How to maintain all customer requirements?

Wyatt13

Registered
***I think this question has likely been addressed already but it's difficult to narrow down throughout the different threads***
The company I work for makes individual components for most industries(Aero, Medical, Auto, Oil & Gas & Off Highway) Our current process for maintaining customer specific requirements is to have them listed in an excel sheet for each customer. For some of our customers the "Master Document" they have all of their requirements flown down on is Rev controlled and that Rev is flown down on their PO. That makes it simple to keep track of the rev and the Quality department records their interpretation of the requirement in the excel sheet so the customer service rep processing the order can verify our notes are up to date and valid. Unfortunately, we have plenty of customers that do not flow down their requirements so nicely and our process isn't really effective since the second we publish the excel with the requirements it is more or less out dated.
What I am looking for is how other companies organize these requirements and are able to keep up with them. We have such a large customer base and variety of customer types that maintaining this has not been efficient or effective.
Thank you in advance! (Sidenote: I am in school right now and learning the proper lingo/processes. Everything I have learned up to this point has been on the job, which can be good and bad )
 

Ronen E

Problem Solver
Moderator
Hello,

In my opinion the issue here is not the tool or the technique. It's more about state of mind.

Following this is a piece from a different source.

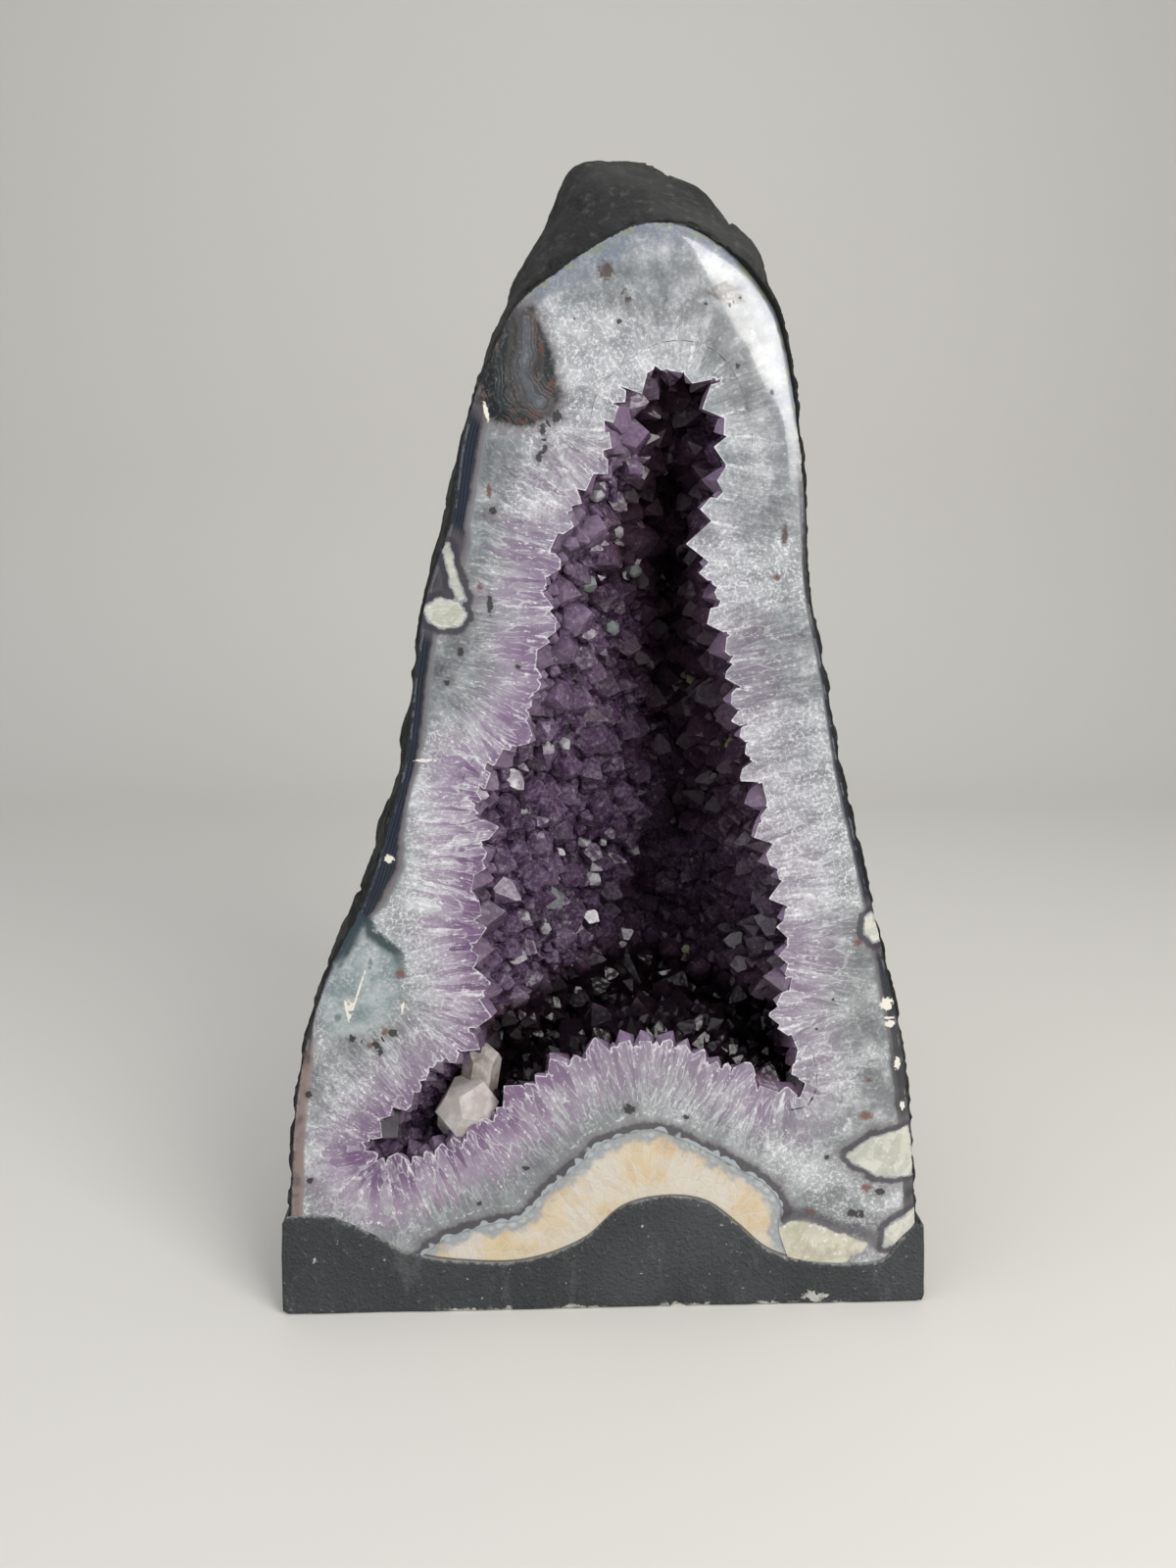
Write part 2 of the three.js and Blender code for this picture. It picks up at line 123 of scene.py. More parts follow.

Requirements and specification can be dynamic, but they can't float around with no boundaries. When a quote is issued (or an offer is made, e.g. via a catalogue or website), it is to a given set of specifications. When a PO is received, it is to a given set of specifications, which goes on to manufacturing, inspection, logistics etc.

Some people have a hard time accepting the above. Hence the "once the specification is issued, it's practically already obsolete" mentality. No, once the PO is issued, the specification is locked in, unless the supplier (your company) agrees otherwise! Without establishing this in your org culture, and with ALL your clients, the problem can't be solved. At most, it might be mitigated/managed, or the likes - but that's not my specialty so I can't help with that.

What you might need is a good configuration management system/tool. A large collection of Excel files is not the best way to manage a large collection of diverse clients with dynamic requirements. When you have such a system, it's clear what each config includes (requirements) and which config was quoted/offered, ordered, manufactured and supplied.